In late 1966, Army Chief of Staff Gen. Harold K. Johnson and Marine Commandant Gen. Wallace Greene complained that Westmoreland’s strategy ignored the enemy’s domination of rural hamlets and villages through terror and secret infrastructure.

“We ended up with no operational plan that had the slightest chance of ending the war,” Gen. William DePuy, former commander of the 1st Infantry Division in Vietnam, said after the war.

Johnson and his international partners offered in October to withdraw all troops within six months if the North Vietnamese left the south. The offer was rejected.

By the end of 1966, U.S. troop strength in South Vietnam had risen to more than 385,000 — more than double the number when the year began.

More than 5,000 U.S. servicemembers had been killed — more than in eight years of war in Iraq. More than 30,000 had been wounded.

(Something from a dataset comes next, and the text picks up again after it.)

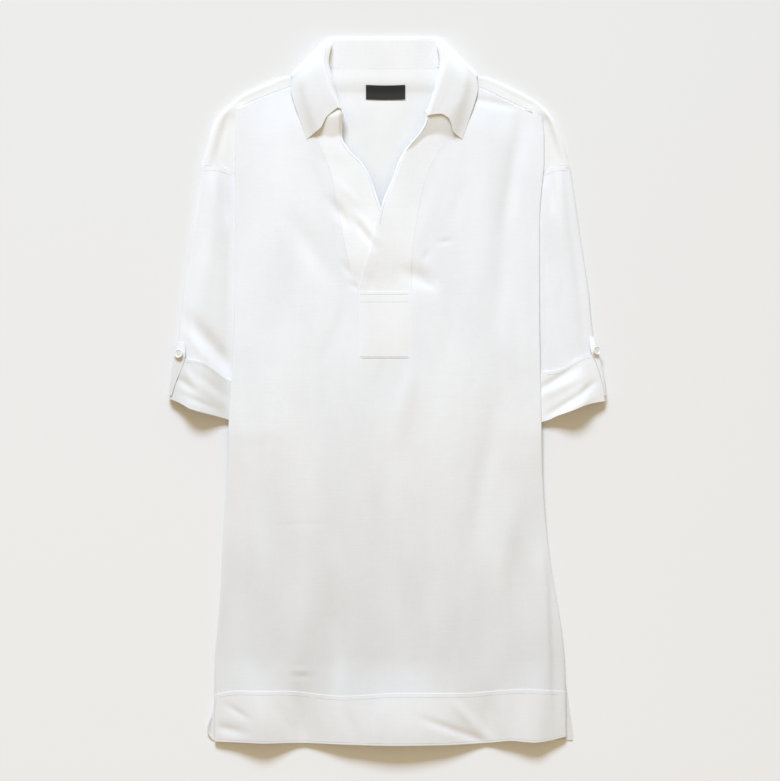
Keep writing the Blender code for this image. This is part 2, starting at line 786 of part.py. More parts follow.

More than half the casualties were due to snipers and small arms fire during communist ambushes, or mines and booby traps along the trails. That reflected the challenge of fighting a stealthy enemy who fought on his terms to avoid falling victim to overwhelming U.S. firepower.

To meet the demands for more troops, the Selective Service System drafted more than 382,000 men in 1966, compared to only 82,000 four years before.

The dramatic increase prompted more Americans to begin questioning the war. The spirit of  “The Ballad of the Green Berets” would give way to a wave of hostility for the war.